You have two broad choices: to replicate all the conditional selection of data (so that you have two sets of business-logic to keep in step); to get the file changed so that each field occupies its own storage.
The presence of COMP-3 (or PACKED-DECIMAL) or COMP/COMP-4/COMP-5/BINARY data-types also complicate things for you. You'd need to then do your EBCDIC-to-ASCII at the field level, for actual EBCDIC data, and do whatever would be necessary to convert or simply acquire the "computational" data.
Also be aware that any signed-DISPLAY-numeric fields (numeric fields with a PICture beginning with an S but without an explicit "computational" usage) will apparently contain "character" data in the final byte, as the sign is held as an "overpunch" of the final byte.
Note that the binary data-types will be Big Endian.
It will be massively simpler for you if you receive files which have no REDEFINES, no "computational" fields, and no embedded signs (or implicit decimal-places).
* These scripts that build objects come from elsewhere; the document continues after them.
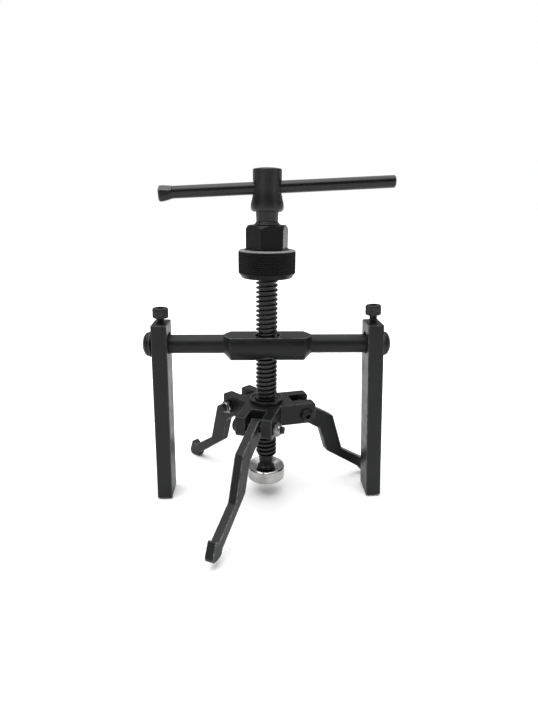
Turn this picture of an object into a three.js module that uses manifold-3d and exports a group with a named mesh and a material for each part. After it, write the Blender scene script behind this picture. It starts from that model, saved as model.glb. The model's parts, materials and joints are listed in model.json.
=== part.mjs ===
// Three-jaw inner bearing puller: a bridge of two legs and a crossbar, a forcing screw with
// a T-bar and a forcing nut, and a three-armed spider whose jaws end in outward hooks.
// Millimetres, +Z up. The origin is the centre of the expander disc's lower face, on the
// spindle's axis, and +X runs along the crossbar. Threads are plain, at their major diameter.
import * as THREE from 'three';
import { mergeVertices } from 'three/addons/utils/BufferGeometryUtils.js';
import Module from 'manifold-3d';

const wasm = await Module();
wasm.setup();

// ---- driving dimensions ----
const GAP = 0.3; // clearance between pieces that touch
const COLLAR = 36; // facets round a collar or disc
const ROUND = 28; // facets round a shaft or bore
const SMALL = 20; // facets round a screw head
const FINE = 12; // facets round a small hole

const BAR_Z = 97.2; // axis of the crossbar
const BAR_X = 0.5; // how far the crossbar sits off the spindle's axis

const SPINDLE_R = 7; // Tr14 major radius
const SPINDLE_TOP = 205.1; // crown of the head's slight dome
const THREAD_START = 17.6;
const HEAD_R = 8.6;
const HEAD_FLARE_R = 9.9;
const HEAD_BOTTOM = 180;
const STOP = { r: 8, waist: 6.65, high: 1.4 }; // collar that the nut rises to
const NECK_R = 4.5;
const FOOT_R = 5.95; // flange that pushes on the expander
const PILOT_R = 3.9; // stub below the flange, in the expander's socket

const TBAR = { r: 3.65, left: -64.4, right: 76.5, z: 193.8, tilt: 3.03, bore: 4.5, lip: 8.5 };

const NUT = { r: 17.8, footR: 16.1, bottom: 140.7, bevel: 3, shoulder: 157.5, top: 172.4 };
const HEX_FLATS = 23.4;
const HEX_CORNER_DEG = 13; // azimuth of one corner

const BAR = { r: 6.1, half: 74.6, blockR: 10.9, blockHalf: 23.9, coneHalf: 28.2, flat: 6.1, hole: 7.8 };
const LEG = { thick: 10, depth: 19.2, top: 14.4, length: 123, hole: 7.25, lift: 0.85 };
const LEG_FIT = { // where each leg is clamped, its splay in degrees and its screw's height
  left: { x: -68.1, splay: 1.2, screwZ: 17.6 },
  right: { x: 69.8, splay: 2.9, screwZ: 19.4 },
};
const CLAMP = { r: 2.6, headR: 5, headH: 6.3, socket: 2.5 };
const WASHER = { r: 8.3, thick: 1.4, hole: 3.3 };
const END_SCREW = { r: 3, headR: 7.8, headH: 3.4, length: 17, socket: 2.3 };

const ARM_DEG = { right: 12.8, rear: 132.8, front: 252.8 };
const ARM = { reach: 31.2, width: 24, slot: 10.2, slotRoot: 16.8, top: 57.4, bottom: 42.9 };
const ARM_ROUND = { upper: 2.4, lower: 5.5 };
const BUSH = { r: 9.2, flangeR: 11.1, rim: 59.9, floor: 58.9 };
const PIVOT = { r: 24.9, z: 49.1 };
const JAW_THICK = 5.6;
const JAW_HEAD = { r: 6, x: -0.5, z: -0.8 };
const JAW_BORE_R = 3.2;
const JAW_FIT = { // how each loose jaw sits in its slot, in degrees and mm
  right: { lift: 0, yaw: 6, shift: 0.5 },
  rear: { lift: -2.6, yaw: 3.3, shift: 0 },
  front: { lift: 3, yaw: -7.7, shift: 0.2 },
};
const PIN = { r: 2.5, headR: 4.7, headH: 2.7, socket: 1.7, end: 18.6 };
const PIN_NUT = { flats: 8, thick: 4.2 };

const DISC = { r: 12.9, h: 9.1, dishR: 12.1, floorR: 6.6, floor: 7, socketFloor: 1.8 };
const SNAP = { z: 3.3, half: 0.35, inner: 3.5, outer: 4.7 };

const deg = THREE.MathUtils.degToRad;

// ---- finishes ----
const finish = (color, roughness, metalness) =>
  new THREE.MeshStandardMaterial({ color, roughness, metalness });
const BLACK = finish(0x2c2d2f, 0.55, 0.6);
const BLACK_SCREW = finish(0x1b1b1c, 0.5, 0.6);
const KNURLED = finish(0x202124, 0.6, 0.6);
const CHROME = finish(0xb9b9b6, 0.25, 1);
const ZINC = finish(0xa9a9a6, 0.35, 1);

// ---- geometry helpers ----
function toSolid(geometry) {
  const bare = geometry.clone();
  bare.deleteAttribute('normal');
  bare.deleteAttribute('uv');
  const merged = mergeVertices(bare, 1e-4);
  return new wasm.Manifold(new wasm.Mesh({
    numProp: 3,
    vertProperties: new Float32Array(merged.attributes.position.array),
    triVerts: new Uint32Array(merged.index.array),
  }));
}

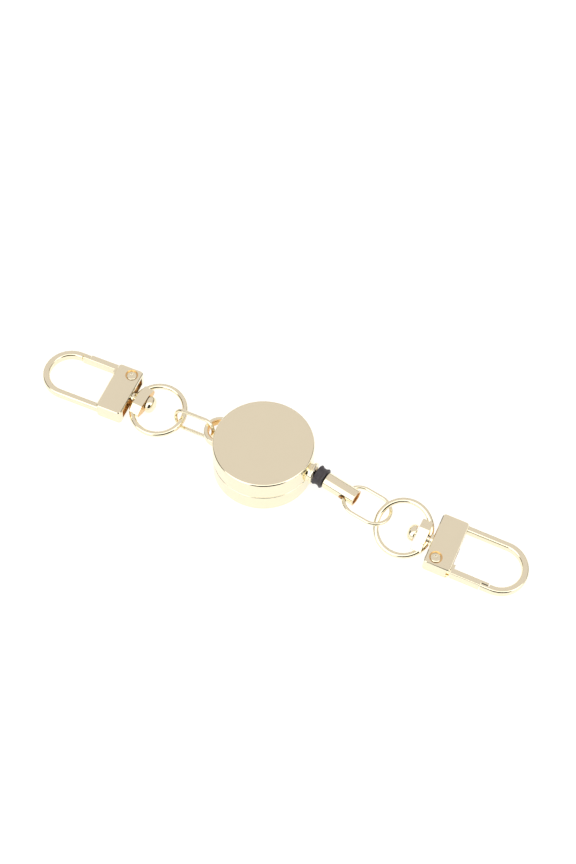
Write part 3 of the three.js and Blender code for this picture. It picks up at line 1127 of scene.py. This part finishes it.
class REEL_OT_stage(bpy.types.Operator):
    """Set the plain pale floor, the soft light and the camera"""

    bl_idname = "reel.stage"
    bl_label = "Stage"

    def execute(self, context):
        deselect()
        bpy.ops.mesh.primitive_circle_add(
            vertices=96, radius=FLOOR_RADIUS, fill_type="NGON", location=(0, 0, FLOOR_LEVEL)
        )
        floor = named("floor")
        material, shader = new_shader("pale_floor")
        grain = shader.noise(shader.object_place(), 60.0, 3.0)
        shader.surface(
            Base_Color=shader.mix(grain, (0.3, 0.3, 0.3), (0.32, 0.32, 0.32)),
            Roughness=0.9,
            Emission_Color=(1.0, 0.995, 0.985, 1.0),
            Emission_Strength=0.82,
        )
        floor.data.materials.append(material)
        studio_world(context.scene.reel_finish.background)
        back = Vector(direction(AZIMUTH, ELEVATION))
        deselect()
        bpy.ops.object.camera_add(location=AIM + back * DISTANCE)
        camera = context.object
        camera.rotation_mode = "QUATERNION"
        camera.rotation_quaternion = (-back).to_track_quat("-Z", "Y")
        camera.data.lens = LENS
        camera.data.shift_x, camera.data.shift_y = SHIFT_X, SHIFT_Y
        camera.data.clip_start, camera.data.clip_end = 0.01, 20.0
        context.scene.camera = camera
        context.scene.view_settings.view_transform = "Standard"
        return {"FINISHED"}


# ---------------------------------------------------------------- the add-on
class REEL_PT_panel(bpy.types.Panel):
    """Lists the reel's pieces and their sizes"""

    bl_label = "Badge reel"
    bl_idname = "REEL_PT_panel"
    bl_space_type = "VIEW_3D"
    bl_region_type = "UI"
    bl_category = "Badge reel"

    def draw(self, context):
        for operator in OPERATORS:
            self.layout.operator(operator.bl_idname)
        for group in SETTINGS:
            settings = getattr(context.scene, group)
            column = self.layout.column()
            for name in settings.bl_rna.properties.keys():
                if name not in ("rna_type", "name"):
                    column.prop(settings, name)


OPERATORS = (
    REEL_OT_stage,
    REEL_OT_case,
    REEL_OT_eye,
    REEL_OT_nozzle,
    REEL_OT_cord,
    REEL_OT_cord_end,
    REEL_OT_links,
    REEL_OT_rings,
    REEL_OT_clasps,
    REEL_OT_works,
)
SETTINGS = {"reel_case": CaseSettings, "reel_chain": ChainSettings, "reel_finish": FinishSettings}
CLASSES = (*SETTINGS.values(), *OPERATORS, REEL_PT_panel)


def register():
    """Registers the classes and hangs the settings on the scene."""
    for cls in CLASSES:
        bpy.utils.register_class(cls)
    for name, cls in SETTINGS.items():
        setattr(bpy.types.Scene, name, bpy.props.PointerProperty(type=cls))


def unregister():
    """Takes the settings off the scene and removes the classes."""
    for name in SETTINGS:
        delattr(bpy.types.Scene, name)
    for cls in reversed(CLASSES):
        bpy.utils.unregister_class(cls)


def main():
    """Makes every piece and the stage."""
    register()
    for operator in OPERATORS:
        group, name = operator.bl_idname.split(".")
        getattr(getattr(bpy.ops, group), name)()
    deselect()


if __name__ == "__main__":
    main()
All your data would be character, and you can EBCDIC-to-ASCII at the record-level (or at the file level, with your file-transfer mechanism).
If you look at questions here tagged COMP-3, you'll find further discussion of this, and if you decide that the ridiculous route (your program understanding native Mainframe COBOL data-items rather than plain "text") is the only possible way to go, then there are a number of things in the discussions you may find useful and be able to use or apply.
If your company is "regulated" externally, then ensure your Compliance, Audit and Accounting departments are happy with your design before you code one line. Whoops. Late for that. Let's hope it is manufacturing.